I would like the reality before and after my exhibition to be different, to shift the viewer’s perspective. This is the essence of art, says photographer Wojtek Wieteska.
Aleksander Hudzik: You have placed a small photo on the table. In it I can see a kid who seems to be having a good time. Can you tell me what I’m looking at?
Wojtek Wieteska: This is the only photograph from Berlin that I have. It was taken by my dad on November 24, 1969. This boy is me. It’s my birthday, I’m looking at a miniature electric train, a toy I got as a gift.

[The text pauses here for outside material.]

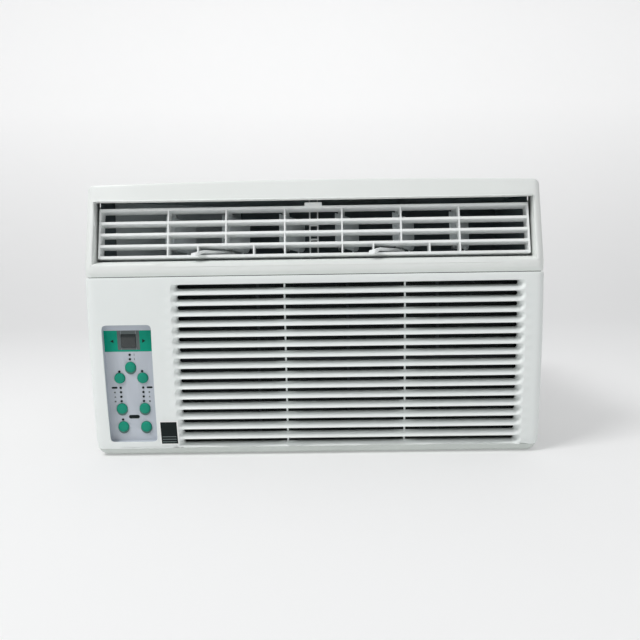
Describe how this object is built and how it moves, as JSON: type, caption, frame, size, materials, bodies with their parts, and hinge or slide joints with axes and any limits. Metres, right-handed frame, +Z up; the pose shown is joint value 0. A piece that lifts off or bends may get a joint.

Berlin, Gartenstrasse 26, My fifth birthday, November 24, 1969, photo: Dad © Wojtek Wieteska
How did you end up in Berlin in 1969?
My dad was contracted to East Berlin as a chef. He worked at the Café Warschau. It was a strange place, only years later I found out that American intelligence agents met there. We lived at Gartenstrasse 26, fifty yards from the Berlin Wall. At the time, the tenement served as a long-term hotel. We lived in one room, and from the window I could see a little bit of West Berlin.
Why are these memories so important to you?
Because they are my first memories, they are visual, and they contain what I work with today. It is because of them that I have retained these moving black-and-white postcards in my memory.
Berlin, Gartenstrasse 26, summer 2012 © Wojtek Wieteska
Did I hear correctly: black-and-white memories?
Yes, because that reality was gray. The only color I remember are red apples for Christmas, covered in transparent red icing. When I bit into them, the shell of crystalline icing cracked under my teeth, and then soft flesh. This was the first sensual experience I remember.